Największym dramatem człowieka jest to, że ma on wolną wolę - może wybierać między dobrem, a złem. Tu na ziemi jednak człowiek nie ma doskonałego poznania dobra i zła. To poznanie będzie miało dopiero w świecie duchowym. Tym nie mniej jednak Pan Bóg każdemu człowiekowi dał rozum i sumienie, które w wystarczającym stopniu pozwalają odróżniać dobro od zła.
Ponadto nalezy zwrócić uwagę na to, że Bóg nie odpowiada cierpieniem na cierpienie, ponieważ jest "Nieskończoną Miłością". Dlatego gest Ojca, który oddaje w ofierze Syna, daleki jest od aktu okrucieństwa czy zbytniej surowości, jest szczytem miłości: "Tak bowiem Bóg umiłował świat, że Syna swego Jednorodzonego dał, aby każdy kto w Niego wierzy, nie zginął, ale miał życie wieczne".
To wszystko co pisze nie jest oparte o wzory matematyczne i najnowsze odkrycia z dziedziny fizyki kwantowej.
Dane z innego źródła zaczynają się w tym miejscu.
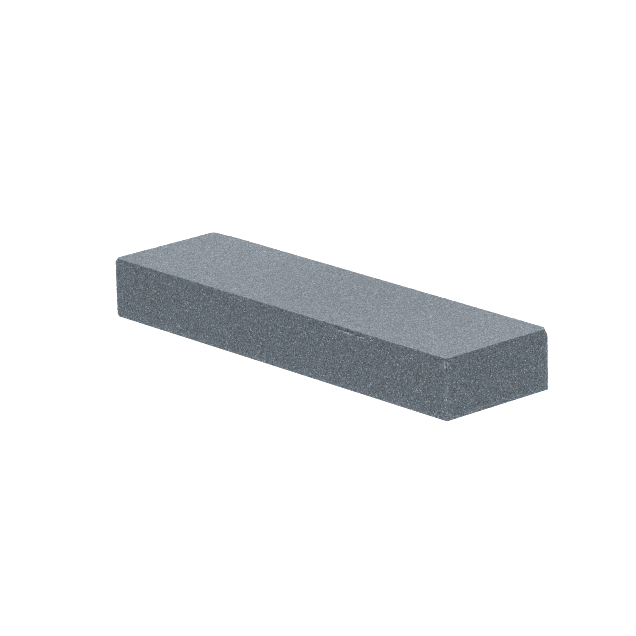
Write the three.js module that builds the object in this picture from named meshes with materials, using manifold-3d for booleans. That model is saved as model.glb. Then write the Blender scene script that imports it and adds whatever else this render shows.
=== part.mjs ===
// A bench whetstone: one block of silicon carbide grit in a fired bond, the same right through.
// Millimetres, +Z up. The origin is the middle of the bottom face, the length runs along X and
// the width along Y. Either large face can be the honing face.

import * as THREE from 'three';
import { mergeVertices } from 'three/addons/utils/BufferGeometryUtils.js';
import Module from 'manifold-3d';

// Driving dimensions. The width and the height are in proportion to the length.
const LENGTH = 150;
const WIDTH = 41.3;
const HEIGHT = 19.05;

// The arris is the narrow worn round between a large face and the four narrow ones.
const ARRIS = 0.35;
const ARRIS_STEPS = 3;
const CORNER_STEPS = 6;

// The four upright corners in turn: which end and side each is at, where its arc starts, and its
// radius. The left back corner has lost the most.
const UPRIGHT_CORNERS = [
  { end: 1, side: -1, start: -Math.PI / 2, radius: 0.5 },
  { end: 1, side: 1, start: 0, radius: 0.6 },
  { end: -1, side: 1, start: Math.PI / 2, radius: 2.1 },
  { end: -1, side: -1, start: Math.PI, radius: 0.55 },
];

// A chip off the top corner at the right end and the back: what it takes off each edge.
const CHIP_ACROSS = 1.5;
const CHIP_DOWN = 2.0;
const CHIP_CUTTER = 8;

// A shallow flake off the front face, just under its top arris.
const FLAKE = { x: 34.5, length: 13, down: 1.5, deep: 0.4 };
const FLAKE_SEGMENTS = [32, 20];

// A small pit in the upright corner at the right end and the front, close under the top.
const PIT = { belowTop: 1.6, height: 2.0, width: 1.3 };
const PIT_SEGMENTS = [16, 12];

const wasm = await Module();
wasm.setup();

// A closed three.js geometry as a solid that can be cut.
function solid(geometry) {
  const bare = geometry.clone();
  bare.deleteAttribute('normal');
  bare.deleteAttribute('uv');
  const merged = mergeVertices(bare, 1e-4);
  const vertProperties = new Float32Array(merged.attributes.position.array);
  const triVerts = new Uint32Array(merged.index.array);
  return new wasm.Manifold(new wasm.Mesh({ numProp: 3, vertProperties, triVerts }));
}

// A cut solid as a three.js geometry again.
function geometryOf(body) {
  const mesh = body.getMesh();
  const geometry = new THREE.BufferGeometry();
  geometry.setAttribute('position', new THREE.BufferAttribute(mesh.vertProperties, 3));
  geometry.setIndex(new THREE.BufferAttribute(mesh.triVerts, 1));
  geometry.computeVertexNormals();
  return geometry;
}

// The block's outline from above: a rectangle with an arc at each upright corner.
function planOutline() {
  const outline = new THREE.Shape();
  for (const { end, side, start, radius } of UPRIGHT_CORNERS) {
    const x = end * (LENGTH / 2 - radius);
    const y = side * (WIDTH / 2 - radius);
    outline.absarc(x, y, radius, start, start + Math.PI / 2, false);
  }
  outline.closePath();
  return outline;
}

// The whole block before its wear: the outline raised, with a round arris top and bottom.
function pressedBlock() {
  const block = new THREE.ExtrudeGeometry(planOutline(), {
    depth: HEIGHT - 2 * ARRIS,
    curveSegments: CORNER_STEPS,
    bevelEnabled: true,
    bevelThickness: ARRIS,
    bevelSize: ARRIS,
    bevelOffset: -ARRIS,
    bevelSegments: ARRIS_STEPS,
  });
  return block.translate(0, 0, ARRIS);
}

// What the chip takes: a box whose lower face lies on the plane through the chip's three corners.
function cornerChip() {
  const corner = new THREE.Vector3(LENGTH / 2, WIDTH / 2, HEIGHT);
  const outward = new THREE.Vector3(1 / CHIP_ACROSS, 1 / CHIP_ACROSS, 1 / CHIP_DOWN).normalize();
  const chipFace = corner.clone().sub(new THREE.Vector3(CHIP_ACROSS, 0, 0));
  const depth = corner.clone().sub(chipFace).dot(outward);
  const middle = corner.clone().addScaledVector(outward, CHIP_CUTTER / 2 - depth);
  const up = new THREE.Vector3(0, 0, 1);
  const turn = new THREE.Quaternion().setFromUnitVectors(up, outward);
  const cutter = new THREE.BoxGeometry(CHIP_CUTTER, CHIP_CUTTER, CHIP_CUTTER);
  return cutter.applyQuaternion(turn).translate(middle.x, middle.y, middle.z);
}

// What a flake or a pit takes: a ball stretched to the three sizes, sunk at the given place.
function scoop(place, size, segments) {
  const ball = new THREE.SphereGeometry(0.5, ...segments);
  return ball.scale(size.x, size.y, size.z).translate(place.x, place.y, place.z);
}

function frontFlake() {
  const place = new THREE.Vector3(FLAKE.x, -WIDTH / 2, HEIGHT);
  const size = new THREE.Vector3(FLAKE.length, 2 * FLAKE.deep, 2 * FLAKE.down);
  return scoop(place, size, FLAKE_SEGMENTS);
}

function cornerPit() {
  const place = new THREE.Vector3(LENGTH / 2, -WIDTH / 2, HEIGHT - PIT.belowTop);
  const size = new THREE.Vector3(PIT.width, PIT.width, PIT.height);
  return scoop(place, size, PIT_SEGMENTS);
}

// The block with its wear cut out of it.
function stoneBlock() {
  const wear = [cornerChip(), frontFlake(), cornerPit()];
  const worn = wear.reduce((body, cut) => body.subtract(solid(cut)), solid(pressedBlock()));
  const bondedGrit = new THREE.MeshStandardMaterial({
    color: 0x6f7881,
    roughness: 0.95,
    metalness: 0,
  });
  const mesh = new THREE.Mesh(geometryOf(worn), bondedGrit);
  mesh.name = 'stone_block';
  return mesh;
}

const whetstone = new THREE.Group();
whetstone.add(stoneBlock());

export default whetstone;
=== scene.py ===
"""A bench whetstone: its worn block, its fired grit and a small pale studio round it.

The stone is one solid block of silicon carbide grit in a fired bond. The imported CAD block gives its
size and place, and this script models the surface that a hand would feel: a rounded upright corner,
ragged arrises, chipped corners, a flaked edge and the grain itself. Lengths are in metres, and
MM turns millimetres into them.
"""

import logging
import math
from dataclasses import dataclass
from enum import Enum

import bpy
import numpy as np
from mathutils import Matrix, Vector, noise


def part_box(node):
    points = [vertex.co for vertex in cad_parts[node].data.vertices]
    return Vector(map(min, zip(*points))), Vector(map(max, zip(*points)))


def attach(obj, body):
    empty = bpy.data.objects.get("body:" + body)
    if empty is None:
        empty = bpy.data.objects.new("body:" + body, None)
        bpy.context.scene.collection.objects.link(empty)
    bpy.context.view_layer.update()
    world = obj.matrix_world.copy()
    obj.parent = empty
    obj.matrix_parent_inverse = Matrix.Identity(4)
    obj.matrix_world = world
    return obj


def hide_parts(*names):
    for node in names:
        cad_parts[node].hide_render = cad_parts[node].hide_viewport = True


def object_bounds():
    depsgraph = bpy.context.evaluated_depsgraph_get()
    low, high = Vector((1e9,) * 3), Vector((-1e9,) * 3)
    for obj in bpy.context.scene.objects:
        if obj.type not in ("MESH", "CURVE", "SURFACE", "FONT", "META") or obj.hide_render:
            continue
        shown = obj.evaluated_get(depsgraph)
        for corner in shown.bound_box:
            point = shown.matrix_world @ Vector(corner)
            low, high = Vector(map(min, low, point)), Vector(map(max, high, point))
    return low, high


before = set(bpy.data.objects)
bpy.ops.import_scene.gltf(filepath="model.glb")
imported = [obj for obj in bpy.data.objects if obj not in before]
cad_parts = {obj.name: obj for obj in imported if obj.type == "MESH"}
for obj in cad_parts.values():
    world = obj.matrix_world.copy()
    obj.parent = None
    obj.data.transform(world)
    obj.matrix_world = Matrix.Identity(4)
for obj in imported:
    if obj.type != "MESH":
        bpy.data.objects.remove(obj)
CAD_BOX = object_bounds()

MM = 0.001
BODY = "root"
CAD_NODE = "stone_block"
# The attribute that carries the marks: freshly broken grit, painted light and painted shade.
MARKS_WITH_PAINTED_LIGHT = "marks_with_painted_light"

# How exactly a cut lands, how near a face a point is on it, and the least share that moves a point.
CUT_TOLERANCE = 0.001 * MM
ON_FACE = 0.05 * MM
LEAST_SHARE = 0.001

# The widths of the marks: the lip of a scar, a thin line, a spot, the rim of a pit and a blunt corner.
LIP = 0.28 * MM
THIN = 0.24 * MM
SPOT = 0.36 * MM
RIM = 0.5 * MM
BLUNT = 0.8 * MM

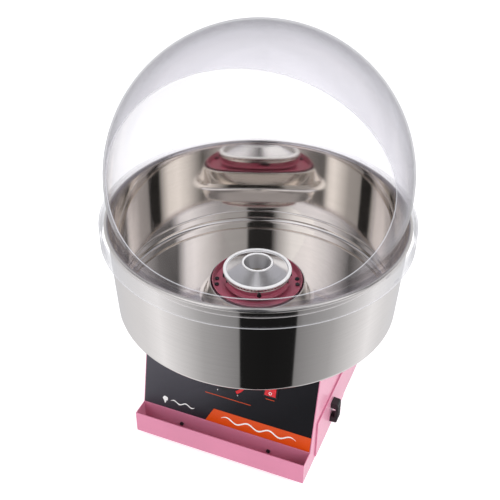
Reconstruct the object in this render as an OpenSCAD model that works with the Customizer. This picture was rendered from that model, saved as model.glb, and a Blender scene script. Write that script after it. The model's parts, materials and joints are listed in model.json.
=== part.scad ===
// Cotton candy machine: steel cabinet, spinning head, deep bowl and clear dome.
// The origin is the middle of the footprint on the bench, +Z is up and the front faces -Y.
// Bowl, head, motor shaft and dome share the vertical axis x = 0, y = 0.

/* [Cabinet] */
// Width of the cabinet and of the front trough
base_w = 324; // [310:1:340]
// Depth of the cabinet, from the panel's foot to the rear cover
base_d = 294; // [286:1:305]
// Height of the cabinet above its feet
base_h = 232; // [230:1:255]
// Height of the rubber feet
foot_h = 12; // [10:1:16]
// Thickness of the cabinet's sheet steel
sheet = 1.5; // [1.2:0.1:2]
// Backward lean of the control panel, in degrees
panel_lean = 11.5; // [9:0.5:13]

/* [Front trough] */
// Height of the open trough
tray_h = 44; // [40:1:55]
// Depth of the trough, front to back
tray_d = 33; // [28:1:45]

/* [Controls] */
// Height of the knob and switches, measured up the leaning panel
control_t = 105; // [100:1:115]
// Distance of each switch from the middle of the panel
switch_x = 79; // [60:1:100]
// Diameter of the heat knob
knob_d = 36; // [30:1:44]
// Height of the orange banner
banner_h = 29; // [20:1:35]

/* [Drawer] */
// Width of the drawer's front
drawer_w = 165; // [140:1:170]
// Height of the drawer's front
drawer_h = 83; // [70:1:90]
// Length of the drawer box into the cabinet
drawer_l = 195; // [170:1:200]
// Place of the drawer's middle, front to back
drawer_y = -37; // [-42:1:-20]

/* [Bowl] */
// Inner radius of the bowl at its rim
rim_r = 249; // [246:0.5:250]
// Outer radius of the bowl at its foot
bowl_foot_r = 244; // [236:0.5:246]
// Height of the bowl
bowl_h = 176; // [160:1:185]
// Thickness of the bowl's sheet
bowl_t = 1.2; // [1:0.1:1.5]
// Height of the rubber pads under the bowl
pad_h = 3; // [2:0.5:5]

/* [Dome] */
// Outer radius of the dome's sphere
dome_r = 251.4; // [248:0.2:255]
// Height of the sphere's centre above the bowl's rim
dome_rise = 69; // [66:0.5:80]
// Thickness of the clear sheet
dome_t = 3; // [2.5:0.5:4]
// Outer radius of the skirt that caps the rim
skirt_r = 265; // [264:0.5:270]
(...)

Musimy odróznić wiarę od wiedzy. Nie ma między nimi sprzeczności. Z około 200 noblistów z dziedzin ścisłych około 90% byli to ludzie głęboko wierzący. Niektórzy z nich głosili następującą tezę: mała wiedza oddala od Boga, duża wiedza do Boga przybliża. Ich ścisłe umysły doskonale wiedziały, że nie są w stanie objąć złożoności dzieła stworzenia.